- [Stated exercise] Note how many lines hold the string "their" and give that number without any other words.

Dataset rows
########################################

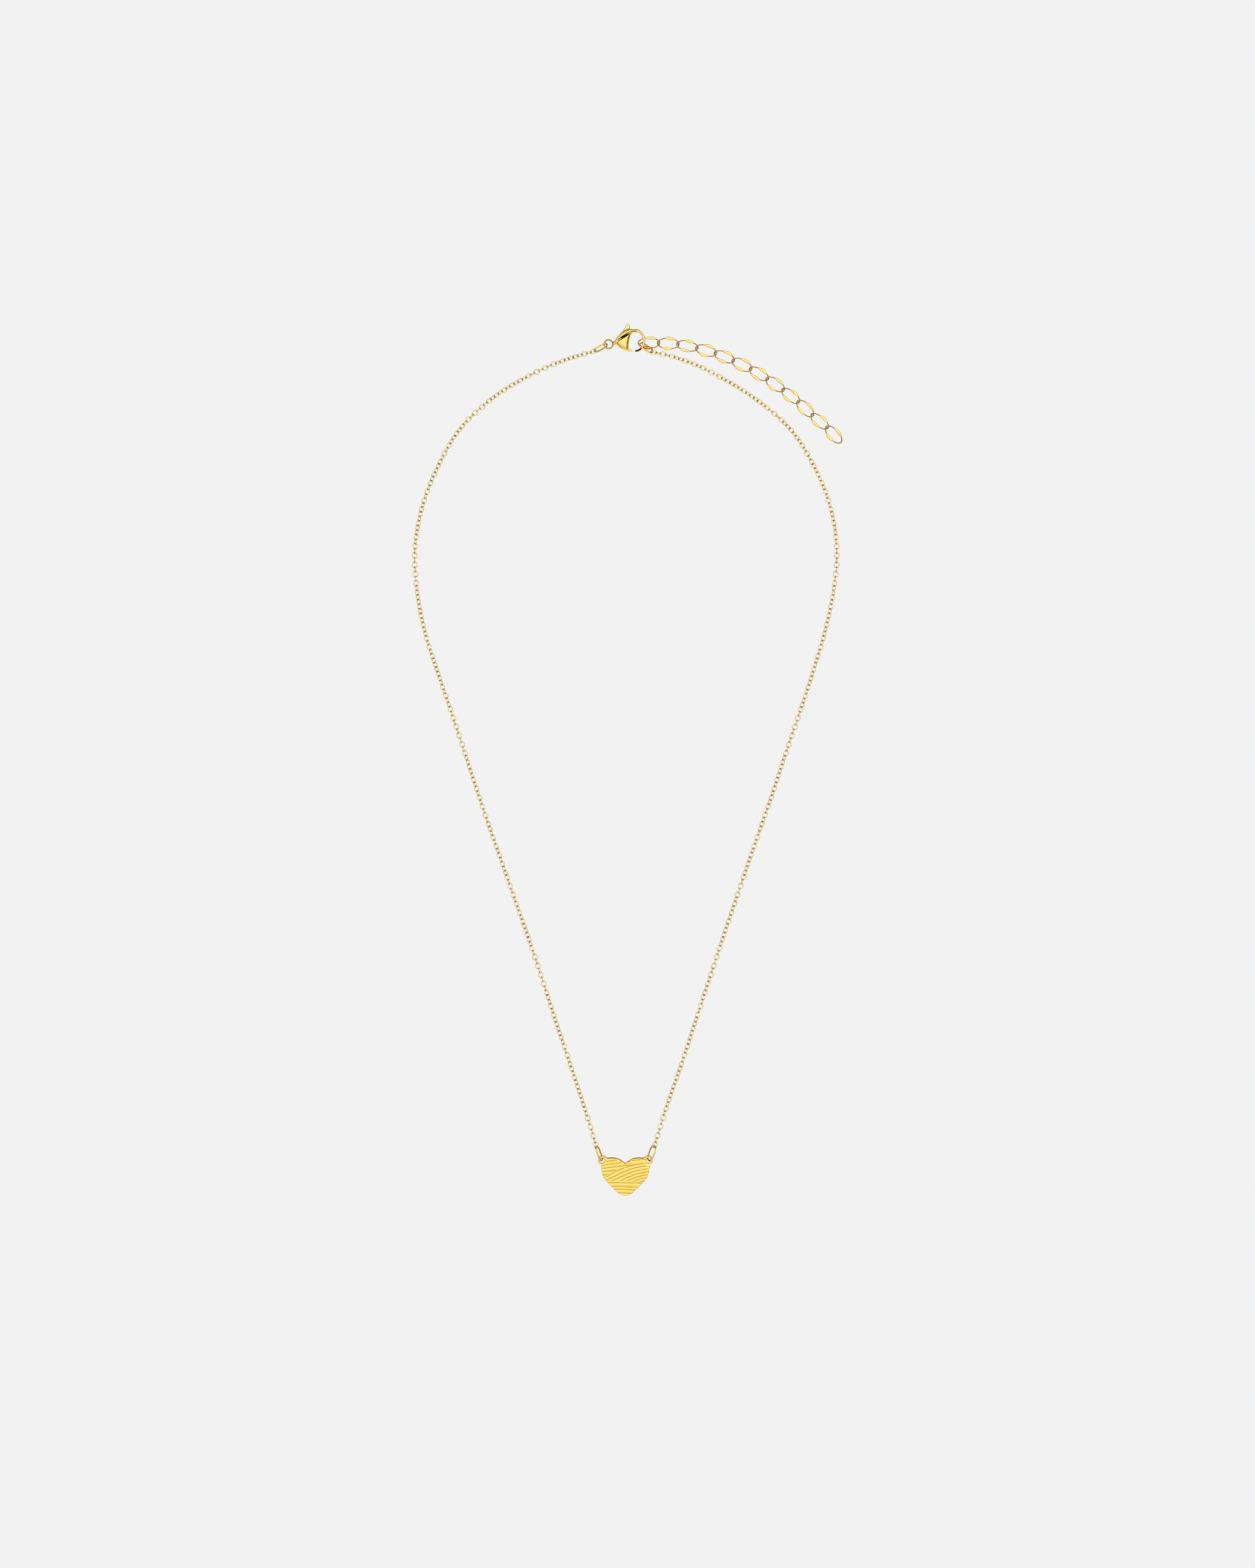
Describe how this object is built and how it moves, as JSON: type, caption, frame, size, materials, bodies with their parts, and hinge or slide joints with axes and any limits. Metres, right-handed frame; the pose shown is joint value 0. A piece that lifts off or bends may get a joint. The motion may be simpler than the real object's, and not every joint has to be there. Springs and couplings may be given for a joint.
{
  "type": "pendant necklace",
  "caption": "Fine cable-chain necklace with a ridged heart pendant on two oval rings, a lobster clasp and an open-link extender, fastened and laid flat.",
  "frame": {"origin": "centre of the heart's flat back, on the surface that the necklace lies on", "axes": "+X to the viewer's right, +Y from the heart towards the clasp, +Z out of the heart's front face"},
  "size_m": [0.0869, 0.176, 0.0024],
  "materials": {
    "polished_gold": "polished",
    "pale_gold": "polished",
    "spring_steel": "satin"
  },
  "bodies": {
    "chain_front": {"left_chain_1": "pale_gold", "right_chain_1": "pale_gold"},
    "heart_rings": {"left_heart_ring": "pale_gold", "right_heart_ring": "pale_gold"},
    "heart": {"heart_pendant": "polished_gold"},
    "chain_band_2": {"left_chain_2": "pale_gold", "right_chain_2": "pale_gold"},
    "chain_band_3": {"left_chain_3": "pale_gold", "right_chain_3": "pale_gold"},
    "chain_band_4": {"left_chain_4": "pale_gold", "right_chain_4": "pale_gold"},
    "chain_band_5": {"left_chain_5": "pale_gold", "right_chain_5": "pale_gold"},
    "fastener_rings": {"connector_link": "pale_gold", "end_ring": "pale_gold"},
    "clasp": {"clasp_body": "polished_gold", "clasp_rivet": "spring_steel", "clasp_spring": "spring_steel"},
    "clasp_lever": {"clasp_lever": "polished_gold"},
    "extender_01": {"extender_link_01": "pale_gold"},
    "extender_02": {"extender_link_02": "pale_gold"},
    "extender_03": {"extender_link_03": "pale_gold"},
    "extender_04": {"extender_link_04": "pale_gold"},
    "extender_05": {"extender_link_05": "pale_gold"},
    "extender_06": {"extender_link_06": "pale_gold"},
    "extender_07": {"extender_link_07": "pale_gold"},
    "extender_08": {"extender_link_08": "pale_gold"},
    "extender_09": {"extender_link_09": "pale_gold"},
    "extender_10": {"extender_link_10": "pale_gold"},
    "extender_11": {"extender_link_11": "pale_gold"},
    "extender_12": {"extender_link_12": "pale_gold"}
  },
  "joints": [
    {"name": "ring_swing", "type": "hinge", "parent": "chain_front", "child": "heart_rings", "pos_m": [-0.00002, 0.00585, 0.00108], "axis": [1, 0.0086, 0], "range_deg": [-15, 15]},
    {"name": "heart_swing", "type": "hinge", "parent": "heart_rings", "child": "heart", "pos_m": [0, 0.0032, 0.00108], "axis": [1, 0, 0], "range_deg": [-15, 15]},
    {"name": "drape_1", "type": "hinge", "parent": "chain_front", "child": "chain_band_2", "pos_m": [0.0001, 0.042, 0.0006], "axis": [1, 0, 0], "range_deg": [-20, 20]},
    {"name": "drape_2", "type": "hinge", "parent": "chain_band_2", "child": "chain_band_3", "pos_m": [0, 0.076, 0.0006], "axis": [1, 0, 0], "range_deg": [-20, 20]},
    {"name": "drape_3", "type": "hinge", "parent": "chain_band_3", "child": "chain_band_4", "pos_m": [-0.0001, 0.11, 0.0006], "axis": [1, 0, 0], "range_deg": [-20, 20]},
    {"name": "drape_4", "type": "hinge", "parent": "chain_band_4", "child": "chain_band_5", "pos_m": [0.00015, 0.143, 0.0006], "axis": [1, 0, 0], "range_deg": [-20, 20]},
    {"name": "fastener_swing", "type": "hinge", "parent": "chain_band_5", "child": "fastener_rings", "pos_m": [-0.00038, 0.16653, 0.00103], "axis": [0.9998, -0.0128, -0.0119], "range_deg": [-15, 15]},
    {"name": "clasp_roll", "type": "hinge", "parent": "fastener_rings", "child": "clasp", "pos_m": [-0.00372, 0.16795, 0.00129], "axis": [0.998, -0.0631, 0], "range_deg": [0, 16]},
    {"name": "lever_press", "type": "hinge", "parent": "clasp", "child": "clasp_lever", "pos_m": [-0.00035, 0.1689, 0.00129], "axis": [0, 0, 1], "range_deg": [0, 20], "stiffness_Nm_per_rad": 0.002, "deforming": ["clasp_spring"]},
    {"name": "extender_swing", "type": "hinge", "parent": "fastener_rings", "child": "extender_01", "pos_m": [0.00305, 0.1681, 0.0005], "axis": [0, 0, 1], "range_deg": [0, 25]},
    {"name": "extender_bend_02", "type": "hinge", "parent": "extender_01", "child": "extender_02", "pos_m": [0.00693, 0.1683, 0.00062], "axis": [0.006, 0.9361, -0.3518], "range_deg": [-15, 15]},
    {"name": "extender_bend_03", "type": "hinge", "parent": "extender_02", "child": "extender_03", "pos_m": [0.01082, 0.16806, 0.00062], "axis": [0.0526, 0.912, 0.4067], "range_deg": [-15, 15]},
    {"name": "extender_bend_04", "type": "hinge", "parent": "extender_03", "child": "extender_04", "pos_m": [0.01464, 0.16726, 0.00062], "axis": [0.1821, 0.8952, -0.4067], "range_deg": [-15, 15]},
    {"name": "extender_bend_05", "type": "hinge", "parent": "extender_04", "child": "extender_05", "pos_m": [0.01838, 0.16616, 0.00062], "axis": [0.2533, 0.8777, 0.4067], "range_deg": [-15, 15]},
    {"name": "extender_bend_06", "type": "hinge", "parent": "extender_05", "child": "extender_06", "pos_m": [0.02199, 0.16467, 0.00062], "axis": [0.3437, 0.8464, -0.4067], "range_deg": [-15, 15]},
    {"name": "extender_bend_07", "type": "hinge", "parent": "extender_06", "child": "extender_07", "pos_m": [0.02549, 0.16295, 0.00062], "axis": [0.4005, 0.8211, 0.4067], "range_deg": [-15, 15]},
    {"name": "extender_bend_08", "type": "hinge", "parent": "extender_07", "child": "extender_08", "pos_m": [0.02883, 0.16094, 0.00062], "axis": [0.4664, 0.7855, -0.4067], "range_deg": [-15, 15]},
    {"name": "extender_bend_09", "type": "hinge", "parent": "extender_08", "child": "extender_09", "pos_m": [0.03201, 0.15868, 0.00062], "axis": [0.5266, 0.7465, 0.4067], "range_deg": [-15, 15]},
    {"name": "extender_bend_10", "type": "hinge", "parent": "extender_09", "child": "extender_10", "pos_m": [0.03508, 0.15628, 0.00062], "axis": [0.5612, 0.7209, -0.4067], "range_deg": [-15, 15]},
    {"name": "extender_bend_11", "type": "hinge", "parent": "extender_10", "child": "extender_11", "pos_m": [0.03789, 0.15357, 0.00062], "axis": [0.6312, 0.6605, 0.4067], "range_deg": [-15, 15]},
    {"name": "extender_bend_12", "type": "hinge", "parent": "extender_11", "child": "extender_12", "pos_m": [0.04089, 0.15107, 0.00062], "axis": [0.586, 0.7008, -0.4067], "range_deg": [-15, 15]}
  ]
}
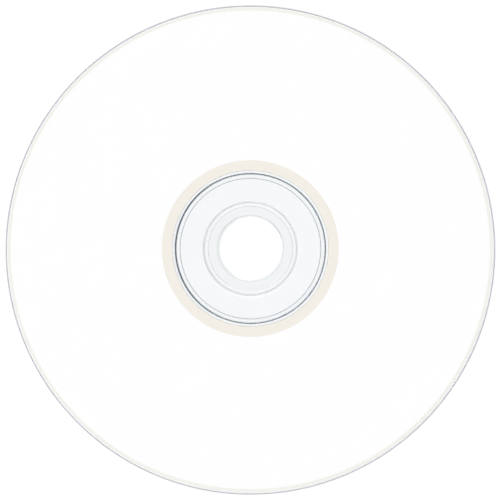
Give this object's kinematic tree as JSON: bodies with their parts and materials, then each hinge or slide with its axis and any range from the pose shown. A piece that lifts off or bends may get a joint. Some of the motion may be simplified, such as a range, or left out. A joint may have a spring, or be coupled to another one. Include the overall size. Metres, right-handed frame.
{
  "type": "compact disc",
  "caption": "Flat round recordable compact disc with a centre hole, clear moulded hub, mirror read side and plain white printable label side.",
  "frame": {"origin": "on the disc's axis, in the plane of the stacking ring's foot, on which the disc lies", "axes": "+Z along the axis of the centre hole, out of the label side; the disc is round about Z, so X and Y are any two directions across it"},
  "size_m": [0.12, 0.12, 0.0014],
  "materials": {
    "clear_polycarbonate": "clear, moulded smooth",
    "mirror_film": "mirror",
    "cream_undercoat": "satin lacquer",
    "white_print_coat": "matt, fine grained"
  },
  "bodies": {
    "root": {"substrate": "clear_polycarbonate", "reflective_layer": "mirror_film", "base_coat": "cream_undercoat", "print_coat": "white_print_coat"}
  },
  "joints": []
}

########################################

- [Exercise solution] 2